Soften the focus on what opposes you.

It is unfortunate that mindfulness went through its rising popularity, co-optation, and then rejection almost a decade ago. When mindfulness was taken out of its religious context and introduced to the public as a self-help tool, it was easy for corporate leadership to then adopt it as another opportunity for people to better manage themselves and become better workers. Then, naturally, the pushback—articles suggesting it was sinister that we were being encouraged to stop thinking in a time when we were being used.

Of course, mindfulness is not gone, but it comes back to me today as an important tool and as something deeply misunderstood. The benefits of a meditation practice are subtle and hard to name because in part the practice is to thwart our desire for definitions, control, and names—freeing the mind to be more flexible in experiencing, understanding, and responding to the world. But even as I name this benefit, it must be with the caveat that we do not meditate so we can be more flexible. We meditate simply to meditate, and that freedom and flexibility may be a benefit that arises as a result of the practice.

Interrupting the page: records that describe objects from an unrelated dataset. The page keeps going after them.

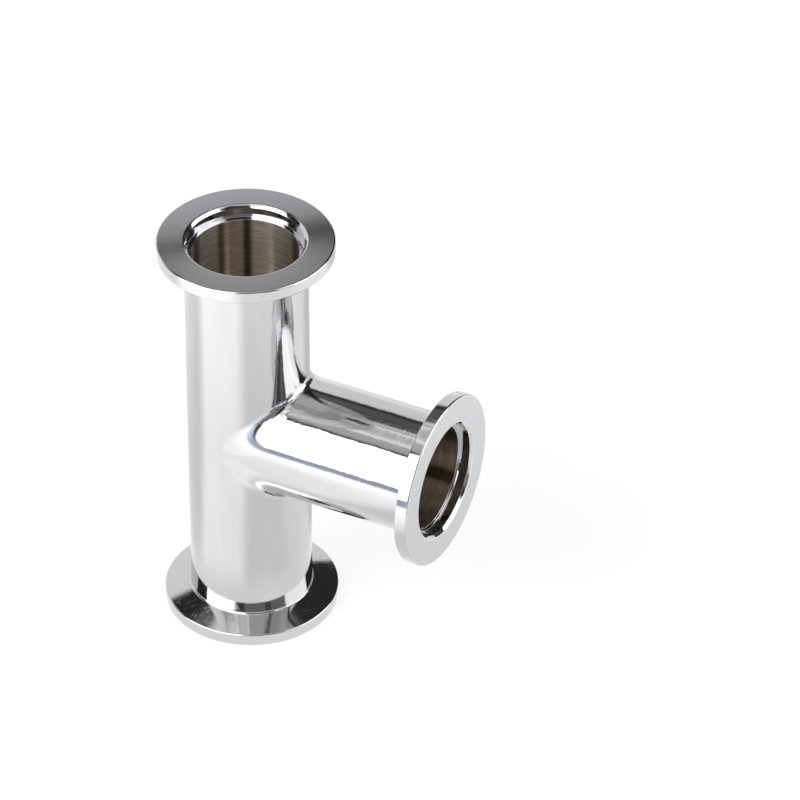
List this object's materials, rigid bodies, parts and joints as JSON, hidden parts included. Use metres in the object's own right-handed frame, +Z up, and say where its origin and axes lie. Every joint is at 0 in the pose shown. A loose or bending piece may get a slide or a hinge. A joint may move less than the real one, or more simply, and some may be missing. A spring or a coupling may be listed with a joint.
{
  "type": "vacuum flange tee",
  "caption": "Equal tee for small-flange vacuum pipework: straight polished tube with a side branch, each open end a turned clamp flange with a centring counterbore.",
  "frame": {"origin": "centre of the lower sealing face, on the axis of the run", "axes": "+Z up the run from the lower port to the upper port, +X along the branch out of the side port, +Y across"},
  "size_m": [0.07, 0.04, 0.1],
  "materials": {
    "polished_tube": "stainless steel, buffed to a soft mirror outside, satin inside",
    "turned_flange": "stainless steel, fine turned rings",
    "ground_weld": "stainless steel weld, ground and polished"
  },
  "bodies": {
    "root": {"run_tube": "polished_tube", "branch_tube": "polished_tube", "upper_flange": "turned_flange", "lower_flange": "turned_flange", "branch_flange": "turned_flange", "saddle_weld": "ground_weld"}
  },
  "joints": []
}
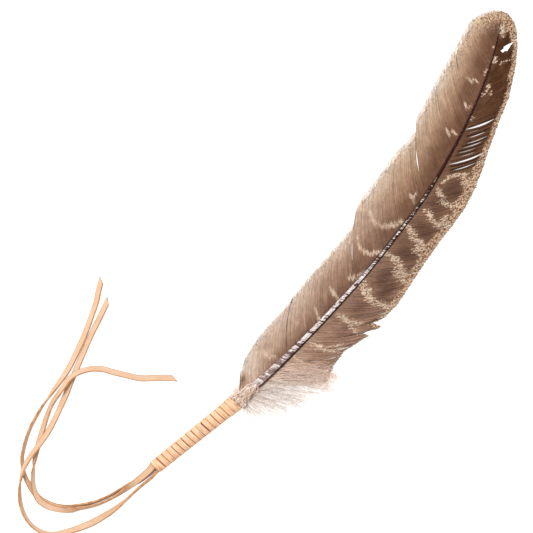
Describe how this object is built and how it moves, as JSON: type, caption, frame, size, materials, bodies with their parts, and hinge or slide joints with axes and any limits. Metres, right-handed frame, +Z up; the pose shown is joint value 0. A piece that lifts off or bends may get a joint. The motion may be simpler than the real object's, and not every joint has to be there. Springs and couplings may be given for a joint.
{
  "type": "turkey wing feather",
  "caption": "Barred turkey wing feather lying flat, its quill wound with a flat tan leather lace whose free tails lie in loose loops beside it.",
  "frame": {"origin": "on the surface that it lies on, under the middle of the box round feather and winding", "axes": "+X along the straight line from the lower end of the quill to the feather's tip, +Y to the side with the plain vane, +Z up"},
  "size_m": [0.3837, 0.1412, 0.0083],
  "materials": {
    "vane": "soft matt feather, brown and barred with cream",
    "shaft": "horny, pale and glossy at the base, dark brown towards the tip",
    "down": "soft white down",
    "lace": "undyed tan lace, matt, with browner cut edges"
  },
  "bodies": {
    "root": {"feather": "vane", "quill_wrap": "lace", "lace_tail_inner": "lace", "lace_tail_outer": "lace", "lace_tail_crossing": "lace"}
  },
  "joints": []
}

All of that prelude comes to me because now seems like a good time to practice meditation. When there is anger and fear, when there is a fixation on enemies and oppression, our minds become entangled with and subsumed to this world of oppression and enemies. I don’t mean it’s your fault you are oppressed. I mean that we can be so fixated on the first coming toward our face that we don’t notice there’s all this space around the fist that you could use. It is a martial practice to attend to this. Focusing on the specifics of how you are being attacked actually works for your attacker’s favor because you are paying more attention to their tactics than your own opportunities to respond. Of course, it isn’t good to ignore the attack either.

Hence the practice of meditating, of softening. Just sit, and breathe, and notice what is happening within you but let it be there without you needing to fix or manage it. See if you can soften your gaze and expand your senses.